Speed Skating Manitoba Newsletter Highlights our skaters!

Coach’s Corner

Notes from Will Dutton, Provincial Coach

For the first time in two years, Team Manitoba headed off to Calgary for the Canadian Long Track Championships on March 11 – 13. The junior selection portion of the competition was held Friday and Saturday with the intent to nominate a Canadian Junior long track team and provide these young but highly competitive athletes with the opportunity to shine under pressure.

Athletes competed for the opportunity to be nominated for one out of the four Canadian Junior team spots up for grabs on both the Female and Male sides of the competition. The team is selected using a combined points system unique to speed skating known as the samalog. Athletes compete in 4 distances, the 500m, 1000m, 1500m, and the 3000m for female competitors and 5000m distance for males.  

The Manitoba speed skating team had thirteen athletes compete at this event, and every single athlete achieved a personal record in one distance or another. Competing at the Junior Canadian Championships comes with a certain heightened stress level that fills the air. Athletes learn to perform under pressure, create goals, and overcome adversity. Our athletes always show up with a certain level of professionalism, and I hear time after time from other coaches that they wish they had such a dedicated group of athletes. After every personal best, there was a back straight away high five. Some were softly timed, and some nearly ripped my arm off! With all of these personal bests, it will surprise no one to hear that eight placed amongst the top twenty in their respective category out of thirteen athletes. It was an incredible weekend for the team. Massive congratulations to all of you!

This weekend, the highlight of the competition was Manitoba’s very own Sofia Bieber (WCSSC) placing second overall, which earned her a nomination to the Canadian Junior team for the first time in her speed skating career!

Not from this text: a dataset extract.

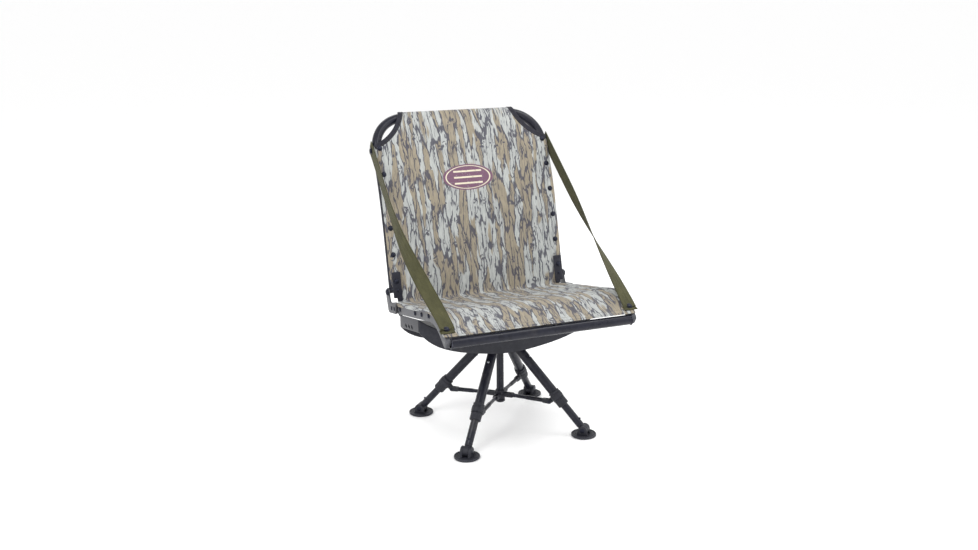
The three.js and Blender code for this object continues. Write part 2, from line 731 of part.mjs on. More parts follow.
// Webbing from the back's side to the seat's front corner, turning a quarter on its way down
function makeStrap() {
  const top = onBack(STRAP_TOP.x, STRAP_TOP.s, 0);
  const foot = new THREE.Vector3(STRAP_FOOT.x, STRAP_FOOT.y, STRAP_FOOT.z);
  const run = foot.clone().sub(top).normalize();
  const footRun = new THREE.Vector3(0, -FOOT_NORMAL.z, FOOT_NORMAL.y).normalize();
  const line = new THREE.CatmullRomCurve3(
    [
      top.clone().addScaledVector(run, -STRAP_TOP.over),
      top.clone().addScaledVector(run, STRAP_TOP.over),
      top.clone().lerp(foot, 0.5).addScaledVector(FOOT_NORMAL, 5),
      foot.clone().addScaledVector(footRun, -STRAP_FOOT.over - 8).addScaledVector(FOOT_NORMAL, 8),
      foot,
      foot.clone().addScaledVector(footRun, STRAP_FOOT.over),
    ],
    false,
    "centripetal",
  );
  const band = new THREE.BoxGeometry(STRAP.width, STRAP.thickness, 1, 1, 1, STRAP.segments);
  const position = band.attributes.position;
  const sideways = new THREE.Vector3(1, 0, 0);
  for (let i = 0; i < position.count; i += 1) {
    const t = position.getZ(i) + 0.5;
    const along = line.getTangentAt(t);
    const upright = new THREE.Vector3().crossVectors(sideways, along).normalize();
    const flat = new THREE.Vector3().crossVectors(along, upright).normalize();
    const turn = (Math.PI / 2) * THREE.MathUtils.smoothstep(t, 0.06, 0.9);
    const width = upright.clone().multiplyScalar(Math.cos(turn)).addScaledVector(flat, Math.sin(turn));
    const thick = new THREE.Vector3().crossVectors(along, width);
    const point = line.getPointAt(t);
    point.addScaledVector(width, position.getX(i)).addScaledVector(thick, position.getY(i));
    position.setXYZ(i, point.x, point.y, point.z);
  }
  return cut(band, makeStrapTopBolt(0.4), strapFootBolt(0.4));
}

function makeBack() {
  const back = new THREE.Group();
  back.add(
    piece("back_frame", makeBackFrame(), COATED()),
    piece("back_sling", makeBackSling(), BARK_CLOTH()),
  );
  for (const [word, side] of [
    ["left", 1],
    ["right", -1],
  ]) {
    back.add(
      piece(`hinge_plate_${word}`, mirrored(side, makeHingePlate()), BLACK_PLASTIC()),
      piece(`strap_${word}`, mirrored(side, makeStrap()), OLIVE_WEBBING()),
      piece(`strap_top_bolt_${word}`, mirrored(side, makeStrapTopBolt(0)), DARK_STEEL()),
    );
  }
  return back;
}

// ---------------------------------------------------------------- chair

const chair = new THREE.Group();
chair.position.y = AXIS_Y;
chair.add(makeBase(), makeSeat(), makeBack());

export default chair;
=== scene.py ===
import json
from math import atan2, cos, degrees, pi, radians, sin, sqrt

import bmesh
import bpy
from mathutils import Matrix, Vector, noise


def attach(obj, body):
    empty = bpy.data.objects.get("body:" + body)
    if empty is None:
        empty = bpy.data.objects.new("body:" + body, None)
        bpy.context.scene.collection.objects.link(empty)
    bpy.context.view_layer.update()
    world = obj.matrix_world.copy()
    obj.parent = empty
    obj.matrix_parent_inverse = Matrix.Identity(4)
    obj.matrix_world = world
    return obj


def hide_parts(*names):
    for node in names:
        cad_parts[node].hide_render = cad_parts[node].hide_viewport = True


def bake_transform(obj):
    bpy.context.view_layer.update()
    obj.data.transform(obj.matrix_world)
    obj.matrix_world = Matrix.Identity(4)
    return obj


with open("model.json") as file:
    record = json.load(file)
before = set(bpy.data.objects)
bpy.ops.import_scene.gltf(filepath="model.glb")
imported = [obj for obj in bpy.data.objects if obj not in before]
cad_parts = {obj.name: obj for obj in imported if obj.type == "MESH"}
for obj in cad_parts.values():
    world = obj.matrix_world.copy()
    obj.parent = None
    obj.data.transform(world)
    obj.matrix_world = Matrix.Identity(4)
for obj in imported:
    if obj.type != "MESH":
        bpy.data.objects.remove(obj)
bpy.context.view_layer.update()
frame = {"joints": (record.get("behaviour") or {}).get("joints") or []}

# ---------------------------------------------------------------- frames of reference

JOINTS = {joint["name"]: joint for joint in frame["joints"]}
MM = Matrix.Scale(0.001, 4)
SWIVEL = Vector(JOINTS["seat_swivel"]["pos_m"])
CHAIR = Matrix.Translation((SWIVEL.x, SWIVEL.y, 0)) @ MM
LEGS = (1, 2, 3, 4)
SIDES = (("left", 1), ("right", -1))


def leg_frame(number):
    pivot = JOINTS[f"leg_{number}_fold"]
    down = Vector(JOINTS[f"foot_{number}_extend"]["axis"])
    across = Vector(pivot["axis"])
    place = Matrix((across.cross(down), across, down)).transposed().to_4x4()
    place.translation = Vector(pivot["pos_m"])
    return place @ MM


def leg_bearing(number):
    """The compass angle of a leg's plane round the swivel axis."""
    pivot = JOINTS[f"leg_{number}_fold"]["pos_m"]
    return atan2(pivot[1] - SWIVEL.y, pivot[0] - SWIVEL.x)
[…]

Congratulations to Sofia and all of the other members of our team and supporting staff members. In the end, Sofia finished just 0.05 seconds ahead of the third-place finisher. It was a true nail-biter right to the very end! Sofia has risen in the ranks of the Canadian sprinters and is the number one ranked 500m junior skater in Canada. Sofia understood that coming into the competition, and she knew she would have to bank some time on her competitors in the 500m event. After terrific performances in her first three distances, all that remained was the 3000m. The 3000m is the longest event and is often daunting for a sprint-oriented competitor.

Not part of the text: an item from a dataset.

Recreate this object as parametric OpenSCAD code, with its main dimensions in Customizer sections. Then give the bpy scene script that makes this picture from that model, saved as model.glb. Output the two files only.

Sofia knew she would have to skate a personal record to maintain her position on the podium. The stage was set, the nerves were high, and before Sofia stepped to the line, she said with a giddy smile and a chuckle, “I’ve never been this nervous before.” Well, Sofia, you handled the pressure well, skated a personal best 3000m race, and secured your place on the Canadian Junior team. Bravo!

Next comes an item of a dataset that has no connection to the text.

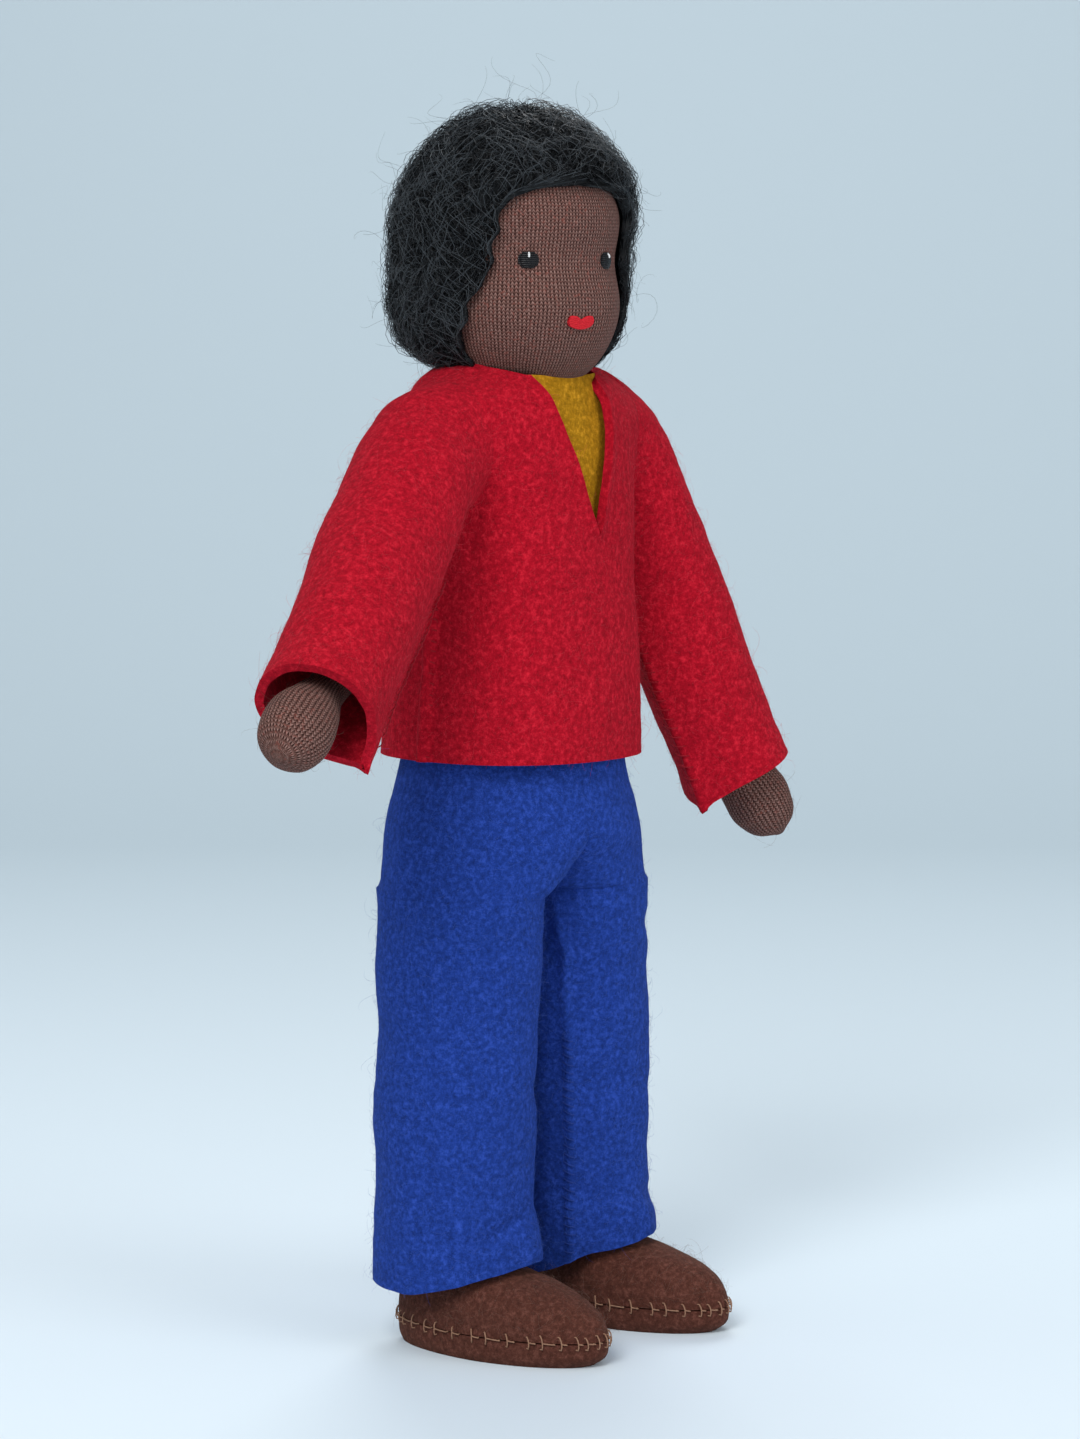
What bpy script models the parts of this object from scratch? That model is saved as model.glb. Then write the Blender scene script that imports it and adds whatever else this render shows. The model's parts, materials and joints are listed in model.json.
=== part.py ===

The success of Sofia was celebrated with teammates, including Skylar Van Horne (WCSSC), who placed 5th overall, just missing out on qualifying herself a spot on the Canadian Junior team. Although I’m sure Skylar was disappointed, she supported her friend and teammate in victory. That’s something that I believe is a unique trait that Manitobans share. I’ve rarely been a part of a group that competes so fiercely and remains so supportive of each other’s achievements. The Manitoba Speed skating program has a particular way of developing community and friendship within a competitive sports environment. They say it takes a village to raise a child, and similarly, it takes a community to develop talented young athletes. Without the support of the community, none of this would have been possible.